人间总是奇的。茶间自然更奇:“茶有真香,久服可以 成仙。”
但是乾隆没成仙。乾隆求长生不老时,多谬托空灵, 而他对于茶,却在相信舌头之余,还根据科学。陆羽云:“山 水上,江水中,井水下。”此以水之出生地为判断者,以水 之内在素质呢,则:“水以清、轻、甘、冽为美,轻、甘乃 水之自然,独为难得。”如何判断“轻” ?乾隆用秤称:北 京玉泉山斗重一两,济南珍珠泉斗重一两二厘,扬子江金 山泉斗重一两三厘,至于惠山泉、虎跑泉,则各为一两四 厘……所以乾隆将玉泉山水列为天下第一水。
乾隆品味茶水,标准凭秤砣,舌头做参考,可信度高 则高矣,然而不浪漫。浪漫的是一位乞丐。茶人有个津津 乐道的典故。某富家子,夫妻同道,妻泡茶来夫饮茶,成 就的是李清照与赵明诚式样的好佳话,不料饮茶破家,妻 子嫁做他人妇,做人小妾了,自家也沦落到讨米矣。一日, 讨米至富翁家,欲讨一 口茶喝,富翁赐茶,乞丐惊呼:“此 乃我妻所泡也! ”唤来一看,果然!乞丐舌头比谁都厉害 啊,茶味道里尝得出情味道。故事是真的,还是编的?我 不知道,高人品茶凭舌头,有点悬;乾隆品茶讲科学,用秤, 值得相信;而这乞丐,表面看,仅凭舌头,其实呢,还凭 情感。日久有情,久服成仙。情感有时比科学更能创造奇 迹。诸位应该相信爱情。

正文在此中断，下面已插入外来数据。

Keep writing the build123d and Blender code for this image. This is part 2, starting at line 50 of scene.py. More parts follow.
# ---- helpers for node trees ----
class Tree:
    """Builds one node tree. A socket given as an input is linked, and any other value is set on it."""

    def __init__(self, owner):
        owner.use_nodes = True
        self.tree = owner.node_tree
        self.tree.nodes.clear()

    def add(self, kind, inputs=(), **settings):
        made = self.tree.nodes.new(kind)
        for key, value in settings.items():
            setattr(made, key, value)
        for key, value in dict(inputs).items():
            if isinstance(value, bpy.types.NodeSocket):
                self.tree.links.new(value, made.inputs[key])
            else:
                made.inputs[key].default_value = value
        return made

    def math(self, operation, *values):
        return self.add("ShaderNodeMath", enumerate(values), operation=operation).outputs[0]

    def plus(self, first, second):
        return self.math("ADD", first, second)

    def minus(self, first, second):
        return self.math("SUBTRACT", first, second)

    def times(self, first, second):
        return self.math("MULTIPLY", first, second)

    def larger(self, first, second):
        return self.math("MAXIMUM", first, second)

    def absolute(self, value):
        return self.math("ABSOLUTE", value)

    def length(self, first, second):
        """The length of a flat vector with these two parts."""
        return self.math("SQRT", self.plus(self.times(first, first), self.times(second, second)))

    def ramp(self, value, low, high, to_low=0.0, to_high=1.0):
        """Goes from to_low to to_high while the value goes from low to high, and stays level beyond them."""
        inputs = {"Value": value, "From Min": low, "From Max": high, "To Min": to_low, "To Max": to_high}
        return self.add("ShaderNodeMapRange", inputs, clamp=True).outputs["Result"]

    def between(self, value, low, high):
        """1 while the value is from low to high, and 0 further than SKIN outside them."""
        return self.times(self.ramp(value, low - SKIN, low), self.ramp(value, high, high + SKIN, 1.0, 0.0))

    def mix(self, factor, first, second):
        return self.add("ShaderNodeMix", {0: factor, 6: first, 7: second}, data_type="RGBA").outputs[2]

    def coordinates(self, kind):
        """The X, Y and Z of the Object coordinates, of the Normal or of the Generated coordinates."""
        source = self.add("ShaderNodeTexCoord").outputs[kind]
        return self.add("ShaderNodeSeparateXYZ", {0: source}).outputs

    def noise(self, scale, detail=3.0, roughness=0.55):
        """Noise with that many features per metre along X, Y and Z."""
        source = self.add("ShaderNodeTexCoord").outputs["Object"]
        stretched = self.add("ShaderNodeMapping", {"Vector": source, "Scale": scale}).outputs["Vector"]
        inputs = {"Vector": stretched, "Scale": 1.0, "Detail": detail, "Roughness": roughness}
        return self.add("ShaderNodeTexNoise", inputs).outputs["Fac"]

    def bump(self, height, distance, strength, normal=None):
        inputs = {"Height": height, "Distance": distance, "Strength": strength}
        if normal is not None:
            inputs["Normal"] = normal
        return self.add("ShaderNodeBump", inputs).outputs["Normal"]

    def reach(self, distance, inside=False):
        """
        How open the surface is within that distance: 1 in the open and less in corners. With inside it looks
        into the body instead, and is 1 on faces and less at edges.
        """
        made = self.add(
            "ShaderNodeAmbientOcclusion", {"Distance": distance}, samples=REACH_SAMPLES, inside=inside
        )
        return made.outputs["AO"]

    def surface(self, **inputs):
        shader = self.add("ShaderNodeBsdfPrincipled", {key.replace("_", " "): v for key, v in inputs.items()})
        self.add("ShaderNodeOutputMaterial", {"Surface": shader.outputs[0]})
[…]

我们这些凡夫俗子也许现在有爱情,但可能没那么深 的爱情,所以有时不太相信这个故事了,我们相信乾隆那 秤砣,只是没心思去用秤称,爱喝一口茶的人,谁真去研 究茶里有什么成分、茶多酚含量几何。我们既不凭科学, 也难得凭情感,八九凭的是舌头。但是,我们的舌头被酸 甜苦辣的生活弄麻了,如何分辨中峡之水与下峡之水以及 妻子泡的茶和与服务员泡的茶呢?
前日我与一茶人缘聚茶馆。我喝一茶有烧锅味,他含 茶一漱几漱,看到他只在舌前颊间漱,茶水之分子与茶香 之分子只在舌尖上蠕动吧?真正的茶人品茶,够优雅的, 未几,他道:“没有吧,应该是草味带桂花香。”他继续道, “这是好茶啊,是高山八百米以上采摘的。”是故弄玄虚, 还是境界高蹈?见我讶异,茶客缓然道:“此不足怪也,像 我们这些品茶的人,若到品茶时分,常常隔一个月两个月 不吃辣椒不吃酸菜不吃西瓜不吃瓜子,一切口味重的东西 都不沾的,基本上每天只喝稀饭,禁口有间了,舌头入灵 界,虽说小到一个分子的味道分辨不出,但一分桂花香与 两分桂花香,还是略知一二的。”
这我相信。其他味道都隔绝了,独留茶香,能够品出 茶出产的海拔高度,这是科学;痴茶如此,茶通茶人,茶 与茶人灵肉交融,这是情感;还加上可能天生一个好舌头, 什么都能品出来了。三者合一,怎么叫人不相信有茶神舌 呢?
茶人舌头那么神,就是这样炼出来的吧。